Todo es cierto, menos que desde la Edad Media los hay que se han hecho enterrar con un timbre. Es un anacronismo creado a partir de la narrativa de terror del siglo XIX, que halló un filón literario en el miedo a la “falsa muerte”. Un buen ejemplo es El entierro prematuro (1844), un cuento de terror de Edgar Allan Poe que trata sobre un hombre afectado de catalepsia que se fabrica un féretro con una campanilla.
Se sabe que en el siglo XIX sí se llegaron a diseñar ataúdes de este tipo, pero en términos generales fue una práctica residual. Además, en este caso es irrelevante, pues el origen de nuestra expresión está perfectamente acreditado... y no tiene nada que ver.
El modismo es un préstamo del inglés –lengua en la que también se usa–, porque viene del boxeo, deporte que nació en Inglaterra, como “estar contra las cuerdas”, “en la cuerda floja”, “tirar la toalla” y tantos otros.

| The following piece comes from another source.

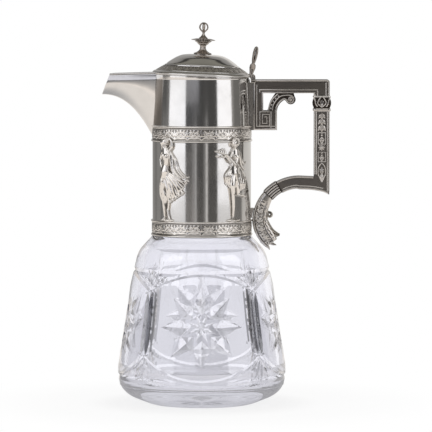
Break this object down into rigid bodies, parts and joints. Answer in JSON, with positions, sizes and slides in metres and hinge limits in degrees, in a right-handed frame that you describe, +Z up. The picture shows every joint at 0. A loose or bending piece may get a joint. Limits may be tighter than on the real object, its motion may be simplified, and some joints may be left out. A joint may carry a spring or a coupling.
{
  "type": "claret jug",
  "caption": "Cut-glass claret jug with a silver-plated neck mount, hinged domed lid with thumbpiece, beak spout, cast key-pattern handle and applied relief figures.",
  "frame": {"origin": "centre of the flat underside of the glass foot", "axes": "+Z up along the jug's axis, +X towards the handle, -X towards the spout, +Y away from the front"},
  "size_m": [0.1737, 0.1278, 0.2896],
  "materials": {
    "cut_glass": "clear cut crystal, polished",
    "plaster": "plaster cement, matt",
    "plate_polished": "polished silver plate, lightly worn",
    "plate_cast": "cast and chased silver plate, oxidised in the recesses",
    "hinge_steel": "nickel silver, turned"
  },
  "bodies": {
    "jug": {"calyx": "plate_cast", "collar": "plate_polished", "collar_rim": "plate_polished", "glass_body": "cut_glass", "greek_key": "plate_cast", "handle_back_plate": "plate_cast", "handle_grip": "plate_cast", "handle_leg": "plate_cast", "handle_lug": "plate_cast", "handle_rail": "plate_cast", "hinge_block": "plate_cast", "hinge_pin": "hinge_steel", "leaf_terminal": "plate_cast", "lower_arm": "plate_cast", "lower_band": "plate_cast", "lower_band_bottom_wire": "plate_cast", "lower_band_top_wire": "plate_cast", "maiden_back": "plate_cast", "maiden_front": "plate_cast", "neck_sleeve": "plate_polished", "piper_back": "plate_cast", "piper_front": "plate_cast", "plaster_lining": "plaster", "reeded_clasp": "plate_cast", "scroll_bracket": "plate_cast", "spout": "plate_polished", "throat_ring": "plate_polished", "upper_band": "plate_cast", "upper_band_bottom_wire": "plate_cast", "upper_band_top_wire": "plate_cast"},
    "lid": {"lid_flange": "plate_polished", "lid_frieze": "plate_polished", "lid_dome": "plate_polished", "lid_bezel": "plate_polished", "lid_tongue": "plate_polished", "lid_knuckle": "plate_cast", "thumbpiece": "plate_cast", "finial_stem": "plate_cast", "finial_disc": "plate_cast", "finial_cone": "plate_cast", "finial_bud": "plate_cast", "finial_nut": "hinge_steel"}
  },
  "joints": [
    {"name": "lid_hinge", "type": "hinge", "parent": "jug", "child": "lid", "pos_m": [0.03858, 0, 0.24812], "axis": [0, 1, 0], "range_deg": [0, 76]}
  ]
}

Se empezó a usar a partir de 1867, cuando entraron en vigor las llamadas “reglas de Queensberry”, aún vigentes. Se llaman así porque las redactó John Sholto Douglas, el 9.º marqués de Queensberry.
A más de uno el nombre le resultará familiar, pues fue el padre de Alfred Douglas, el amante de Oscar Wilde. El mismo que hizo la vida imposible al escritor por haberse enamorado de su hijo, el que le mandó la célebre nota llamándolo “sodomita” y logró que acabara arruinado y en la cárcel.
Pese a ser considerado un bruto –así lo definieron sus contemporáneos–, parece que a lord Queensberry le empezó a preocupar el cariz violento que estaba tomando su deporte favorito. Como no había normas, en los ambientes más tabernarios a veces los combates acababan con uno de los púgiles muerto.
Sus normas introdujeron la obligatoriedad del uso de guantes, la prohibición de los abrazos, el conteo de diez segundos antes del nocaut, y, lo que aquí nos interesa, los asaltos de tres minutos. Cumplido ese tiempo, suena una campana y los púgiles tienen que dejar de golpearse. A más de uno que estaba siendo zurrado el final del asalto lo salvó de perder el combate –o algo más–, y de ahí nuestra expresión.